■ DATA LINES
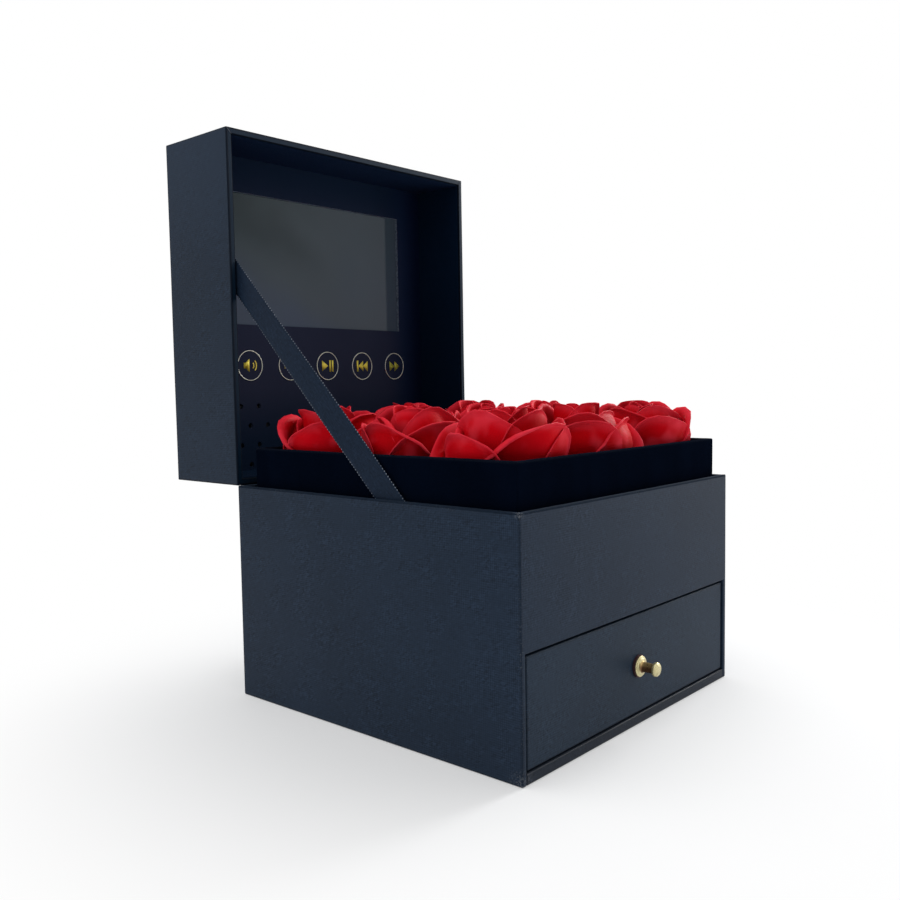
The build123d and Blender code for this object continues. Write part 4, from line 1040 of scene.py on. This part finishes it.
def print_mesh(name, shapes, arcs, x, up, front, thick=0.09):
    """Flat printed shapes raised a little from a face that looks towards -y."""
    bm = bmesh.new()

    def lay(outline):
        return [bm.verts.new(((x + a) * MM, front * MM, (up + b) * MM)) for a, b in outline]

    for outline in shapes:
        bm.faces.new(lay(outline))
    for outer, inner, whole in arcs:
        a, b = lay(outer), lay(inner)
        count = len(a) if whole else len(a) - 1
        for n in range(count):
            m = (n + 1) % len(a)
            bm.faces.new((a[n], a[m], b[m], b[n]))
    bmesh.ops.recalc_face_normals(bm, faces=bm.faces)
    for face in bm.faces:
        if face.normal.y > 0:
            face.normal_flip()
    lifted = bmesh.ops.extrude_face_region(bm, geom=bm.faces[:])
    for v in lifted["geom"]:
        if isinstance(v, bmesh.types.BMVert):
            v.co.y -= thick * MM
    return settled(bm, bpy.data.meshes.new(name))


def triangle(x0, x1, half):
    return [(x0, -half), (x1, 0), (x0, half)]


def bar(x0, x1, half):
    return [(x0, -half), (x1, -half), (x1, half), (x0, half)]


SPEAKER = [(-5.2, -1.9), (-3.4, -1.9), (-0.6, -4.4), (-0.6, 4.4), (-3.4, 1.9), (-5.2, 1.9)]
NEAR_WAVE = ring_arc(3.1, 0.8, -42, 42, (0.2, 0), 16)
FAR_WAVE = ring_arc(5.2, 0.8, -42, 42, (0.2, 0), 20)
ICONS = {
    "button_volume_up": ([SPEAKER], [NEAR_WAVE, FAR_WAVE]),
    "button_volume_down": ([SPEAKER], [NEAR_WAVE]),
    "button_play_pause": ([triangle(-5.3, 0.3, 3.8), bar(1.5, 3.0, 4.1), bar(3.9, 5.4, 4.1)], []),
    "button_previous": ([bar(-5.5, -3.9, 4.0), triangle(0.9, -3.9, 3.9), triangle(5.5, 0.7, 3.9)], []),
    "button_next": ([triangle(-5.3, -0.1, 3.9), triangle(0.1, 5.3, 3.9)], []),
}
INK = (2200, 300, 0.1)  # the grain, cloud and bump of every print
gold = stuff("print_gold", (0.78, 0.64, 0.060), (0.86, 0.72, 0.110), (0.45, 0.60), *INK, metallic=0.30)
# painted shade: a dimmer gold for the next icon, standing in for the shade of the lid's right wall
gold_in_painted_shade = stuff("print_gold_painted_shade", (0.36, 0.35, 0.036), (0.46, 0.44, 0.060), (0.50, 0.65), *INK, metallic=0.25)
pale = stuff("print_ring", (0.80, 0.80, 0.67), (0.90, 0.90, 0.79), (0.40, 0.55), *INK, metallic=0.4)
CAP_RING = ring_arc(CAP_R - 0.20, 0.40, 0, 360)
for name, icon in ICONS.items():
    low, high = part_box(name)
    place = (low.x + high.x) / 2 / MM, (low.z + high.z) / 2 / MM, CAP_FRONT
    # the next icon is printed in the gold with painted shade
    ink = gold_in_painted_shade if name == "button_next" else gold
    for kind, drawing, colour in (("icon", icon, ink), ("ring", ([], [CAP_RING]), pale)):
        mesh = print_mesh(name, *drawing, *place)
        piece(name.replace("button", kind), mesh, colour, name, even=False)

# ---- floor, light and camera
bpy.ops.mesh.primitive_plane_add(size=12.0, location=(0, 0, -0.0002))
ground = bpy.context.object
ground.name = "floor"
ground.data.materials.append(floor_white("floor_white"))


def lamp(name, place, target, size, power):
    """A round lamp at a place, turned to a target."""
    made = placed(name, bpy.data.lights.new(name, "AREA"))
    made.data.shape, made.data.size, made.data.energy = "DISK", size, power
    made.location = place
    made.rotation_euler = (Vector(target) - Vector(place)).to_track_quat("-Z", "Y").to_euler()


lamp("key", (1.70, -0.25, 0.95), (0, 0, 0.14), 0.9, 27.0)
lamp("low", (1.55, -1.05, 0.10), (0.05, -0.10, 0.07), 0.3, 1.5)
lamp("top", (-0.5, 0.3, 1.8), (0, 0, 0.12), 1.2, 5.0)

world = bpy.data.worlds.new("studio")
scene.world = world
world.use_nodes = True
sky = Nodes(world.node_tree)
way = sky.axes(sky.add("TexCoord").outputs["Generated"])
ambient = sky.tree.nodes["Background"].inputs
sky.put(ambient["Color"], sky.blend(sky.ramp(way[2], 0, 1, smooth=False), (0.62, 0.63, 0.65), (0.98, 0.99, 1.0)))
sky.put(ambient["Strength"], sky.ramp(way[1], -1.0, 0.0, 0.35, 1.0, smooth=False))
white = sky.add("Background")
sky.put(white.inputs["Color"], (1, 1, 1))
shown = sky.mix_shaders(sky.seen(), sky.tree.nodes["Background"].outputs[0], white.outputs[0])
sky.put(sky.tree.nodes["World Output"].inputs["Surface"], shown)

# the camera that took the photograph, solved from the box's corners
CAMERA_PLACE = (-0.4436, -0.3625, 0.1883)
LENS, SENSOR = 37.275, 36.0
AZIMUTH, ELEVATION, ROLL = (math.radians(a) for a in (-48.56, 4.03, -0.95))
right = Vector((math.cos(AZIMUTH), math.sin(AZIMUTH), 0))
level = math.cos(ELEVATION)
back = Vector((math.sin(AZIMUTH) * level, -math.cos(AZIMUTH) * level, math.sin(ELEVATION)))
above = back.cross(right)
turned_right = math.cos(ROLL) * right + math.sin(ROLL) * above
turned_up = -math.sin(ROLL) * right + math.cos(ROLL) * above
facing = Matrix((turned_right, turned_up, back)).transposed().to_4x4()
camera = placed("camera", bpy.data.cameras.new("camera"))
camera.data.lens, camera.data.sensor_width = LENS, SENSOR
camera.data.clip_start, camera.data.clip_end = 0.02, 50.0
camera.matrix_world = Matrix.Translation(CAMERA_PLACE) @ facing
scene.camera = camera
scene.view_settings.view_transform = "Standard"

■ REQUIRED TASK
From the very first line of the data through the line with "return [(x0, -half), (x1, -half), (x1, half), (x0, half)]" in it, please reproduce each line exactly and output nothing more.

■ TASK ANSWER
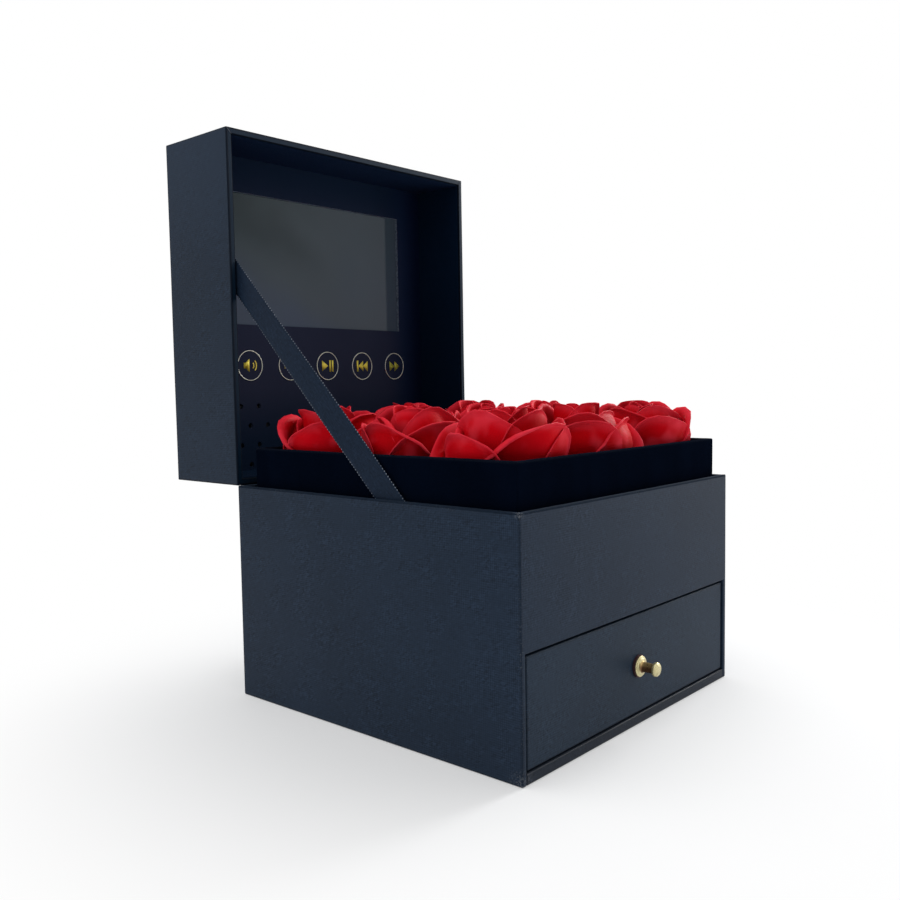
The build123d and Blender code for this object continues. Write part 4, from line 1040 of scene.py on. This part finishes it.
def print_mesh(name, shapes, arcs, x, up, front, thick=0.09):
    """Flat printed shapes raised a little from a face that looks towards -y."""
    bm = bmesh.new()

    def lay(outline):
        return [bm.verts.new(((x + a) * MM, front * MM, (up + b) * MM)) for a, b in outline]

    for outline in shapes:
        bm.faces.new(lay(outline))
    for outer, inner, whole in arcs:
        a, b = lay(outer), lay(inner)
        count = len(a) if whole else len(a) - 1
        for n in range(count):
            m = (n + 1) % len(a)
            bm.faces.new((a[n], a[m], b[m], b[n]))
    bmesh.ops.recalc_face_normals(bm, faces=bm.faces)
    for face in bm.faces:
        if face.normal.y > 0:
            face.normal_flip()
    lifted = bmesh.ops.extrude_face_region(bm, geom=bm.faces[:])
    for v in lifted["geom"]:
        if isinstance(v, bmesh.types.BMVert):
            v.co.y -= thick * MM
    return settled(bm, bpy.data.meshes.new(name))


def triangle(x0, x1, half):
    return [(x0, -half), (x1, 0), (x0, half)]


def bar(x0, x1, half):
    return [(x0, -half), (x1, -half), (x1, half), (x0, half)]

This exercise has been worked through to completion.